El
individuo Maradona lo fue todo en el fútbol, pero muy pronto dejó
de ser un verdadero deportista para creerse, sin ningún respeto a
sus seguidores, que vivir deprisa era vivir mejor. Como tantos
futbolistas, resultó ser un ignorante y un zafio, escasamente dotado
para vivir en sociedad, pero la fama alcanzada en su mejor época le
ha servido para que se le sigan riendo las gracias durante años y no
se haya tenido ni siquiera el valor de afearle su peor jugada, la de
hacer trampas en el juego, en todos los juegos. Para mí no se trata
de una leyenda, sino de otra historia de un drogadicto rico que nos
ha condenado a verle decrépito y hundido, como tributo carísimo a
diez o veinte partidos que parecían de verdad.
Su
recuerdo es el de un niño estúpido que no ha conseguido administrar
sus virtudes y que, seguramente, no sabe que la vida es también muy
bella con cincuenta, sesenta o setenta años y más; es la historia
de un perdedor que no se ha querido enterar de la bondad del aire
puro y de la lucidez.

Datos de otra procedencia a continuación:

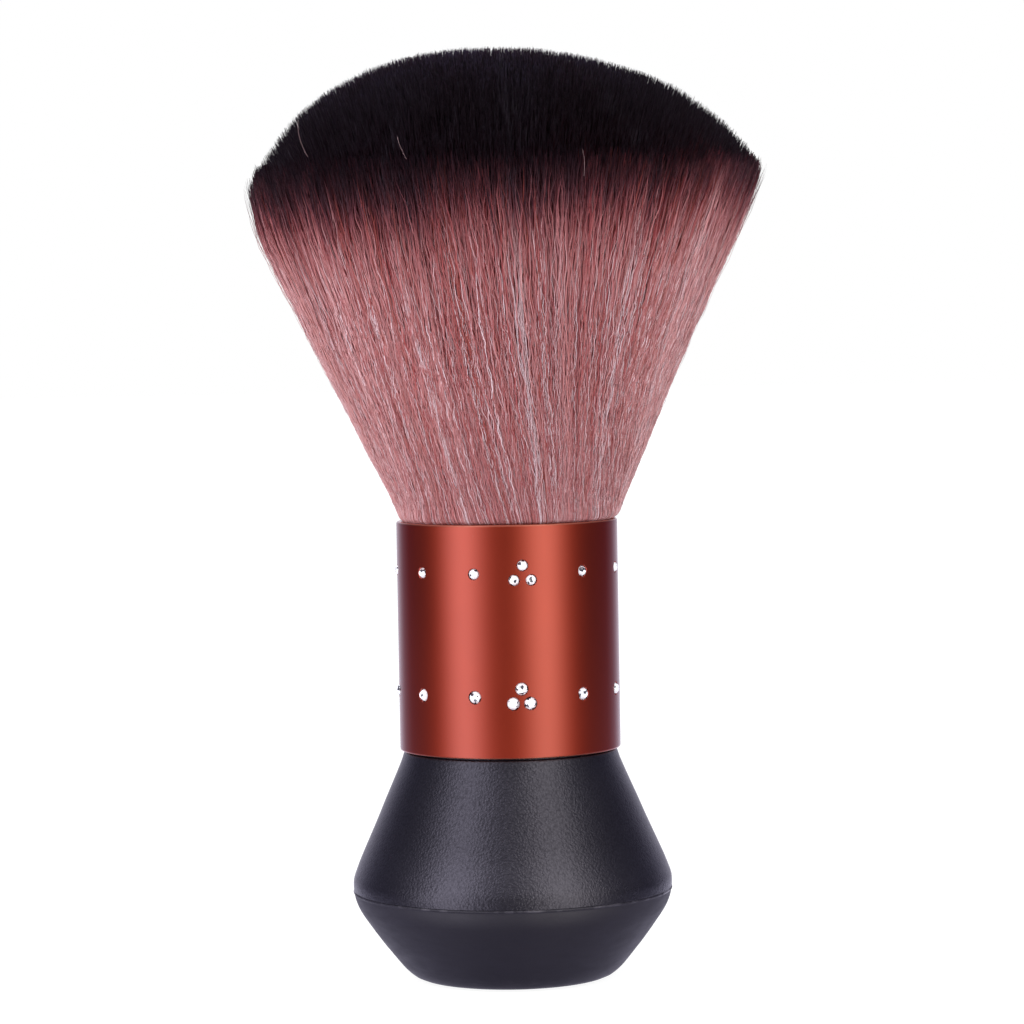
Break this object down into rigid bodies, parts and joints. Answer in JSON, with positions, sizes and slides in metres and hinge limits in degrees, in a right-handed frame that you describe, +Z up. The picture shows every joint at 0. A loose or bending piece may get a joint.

Sus galopes desde medio campo han sido
sepultados por el testimonio de que la droga mata y de que, hasta ese
momento, deforma, hace dependiente y anula. Es un antihéroe, alguien
que no supo ser el mejor y al que conviene olvidar para no perjudicar
más todavía a ese fútbol de tantas miserias. La persona o lo que
queda de ella me apenan y ahora, más que nunca, insisto en que
prefiero emular a los que son capaces de vivir cada día con la única
ayuda de sus facultades y de los bienes que han alcanzado con
esfuerzo.
El
despilfarro de Diego me recuerda la frase de Groucho Marx a un
camarero: “Hoy no tengo tiempo para almorzar. Traiga la cuenta”.
En el caso del pelusa, el restaurante ha sido su propia vida y,
lamentablemente, hace ya tiempo que no queda nada que admirar.